Les malheureux, la tête entre les mains, le sang dégoulinant sur leurs tuniques bleues, mais virant rapidement au rouge, ont cruellement compris, finalement, qui des deux était le maître. Belle revanche de l’animal, sur l’homme. Enfin presque, car la bête finira certainement dans son assiette…
Pour les plus chanceux, c’est différent. Perché sur une selle calée sur la bosse, les pieds nus et cramponnés de chaque côté du corps, l’homme doit coûte que coûte franchir la ligne d’arrivée le premier. Il en va de l’honneur de la tribu, ou du clan. On ne badine pas avec ces choses-là, surtout ici!!! Revoilà donc notre jockey favori, au coude à coude avec son ennemi juré d’un jour, chacun rivalisant de technique pour que sa monture s’envole vers la victoire.
A plus de deux mètres de hauteur et à près de 30 km/h (le compteur de la jeep faisant foi), notre homme imagine déjà la récompense qui l’attend au bout de ce dernier virage. Plus que quelques mètres et l’affaire sera conclue.

Le dromadaire, écume aux lèvres, faute d’entraînement, halète sous l’effort. Les muscles tendus, la tête haute, il ne distingue plus la piste, car une tempête de sable fait rage, et balaye tout sur son passage.
La visibilité est nulle, mais il faut avancer, et toujours... plus vite. Insensible aux coups de bâtons, notre «chameau» attend enfin qu’on le délivre. L’a-t-on déjà traité de la sorte? Un coup d’œil rapide en arrière pour s’assurer qu’il n’y a personne, quelques coups encore, et les derniers mètres sont franchis. Le soulagement est immédiat. L’animal, enfin libéré, s’accroupit, beugle et reprend son souffle.
Le vainqueur descend alors, tel un héros, salue la foule venue l’acclamer sous les «youyous» de rigueur. Dédaignant même regarder sa monture, il s’avance au loin, pour serrer les mains tendues qui s’offrent à lui.
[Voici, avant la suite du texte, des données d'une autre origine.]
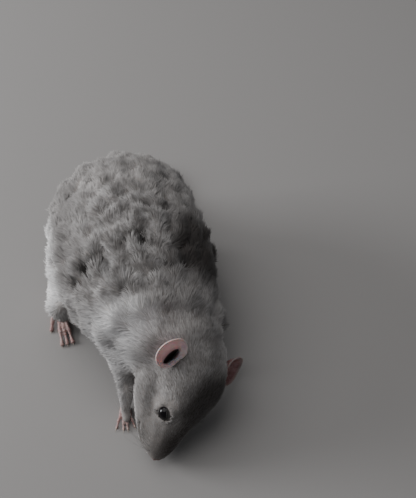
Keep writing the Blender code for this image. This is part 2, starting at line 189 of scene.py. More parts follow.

C’est l’heure de la gloire, de l’honneur et des récompenses, qui commence. Notre ami camelidé, lui, goûte un repos bien mérité. Mais pour combien de temps? Car cette première course n’était qu’une course de qualification. Il y avait encore 2 jours de course avant la finale, et là c’est sûr, il lui faudra encore se donner à fond.